Observations of dayside convection reduction leading to substorm onset

[1] We use SuperDARN radar measurements of ionospheric plasma flow on the dayside to evaluate the extent to which substorm onset is the result of interplanetary magnetic field (IMF) changes that lead to a reduction in the strength of magnetospheric convection. We also use this data to evaluate the timing of such convection changes relative to the time of onset. By using direct observations of convection, we avoid the uncertainties in previous studies of substorm triggering arising from their use of IMF measurements from locations away from the magnetosphere. We first identified 12 well-defined substorm onsets for which sufficient SuperDARN echo coverage on the dayside was available for our analysis. We find that at least 10 of the onsets were associated with a reduction in the strength of large-scale convection that is imparted to the magnetosphere from the solar wind. This indicates that the majority of substorms with well-defined onsets are associated with such a convection reduction. We also find that the convection reduction imparted to the magnetosphere initiates a few minutes prior to substorm onset. This is the same time relative to onset that based on auroral observations, the nightside magnetosphere undergoes a transition to an unstable configuration. This suggests that the convection reduction is responsible for the transition to instability that leads to the substorm expansion phase.

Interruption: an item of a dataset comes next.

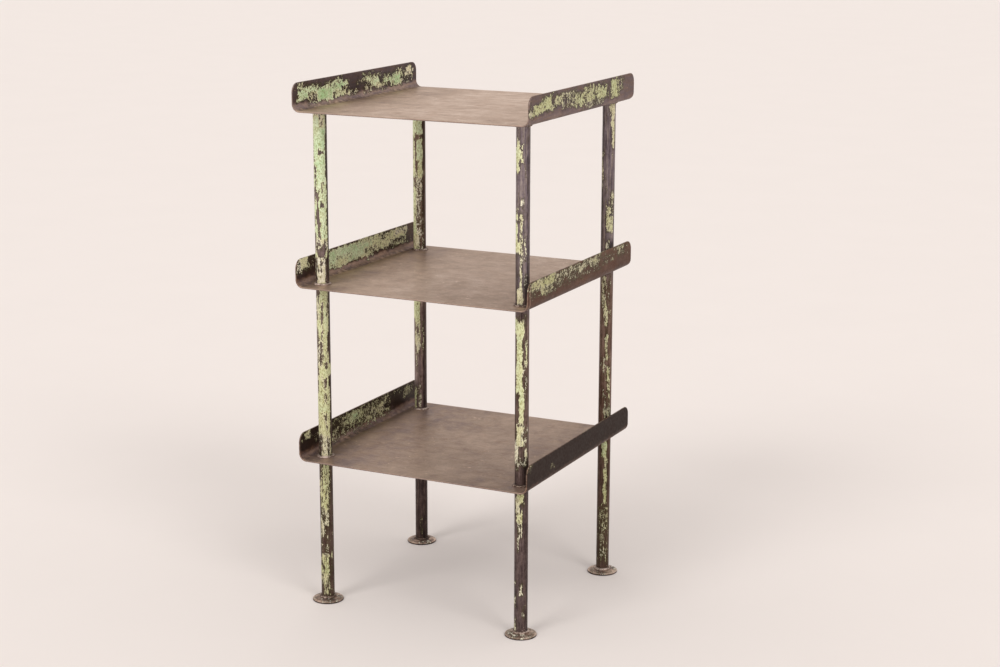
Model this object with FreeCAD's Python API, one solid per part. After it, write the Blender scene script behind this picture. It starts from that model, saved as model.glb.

Our results are consistent with the idea that under enhanced magnetospheric convection, energy builds up within the nightside magnetosphere and can reach a stable equilibrium where energy losses balance further energy input. If the energy accumulated on the nightside during a period of enhanced convection exceeds that of the equilibrium configuration after a reduction in the strength of convection, the nightside magnetosphere undergoes a transition to instability when the strength of convection is reduced and the excess energy is released as the substorm expansion phase. These results indicate that the question of how this instability arises and develops after a decrease in convection is a critical outstanding question for understanding the substorm expansion phase.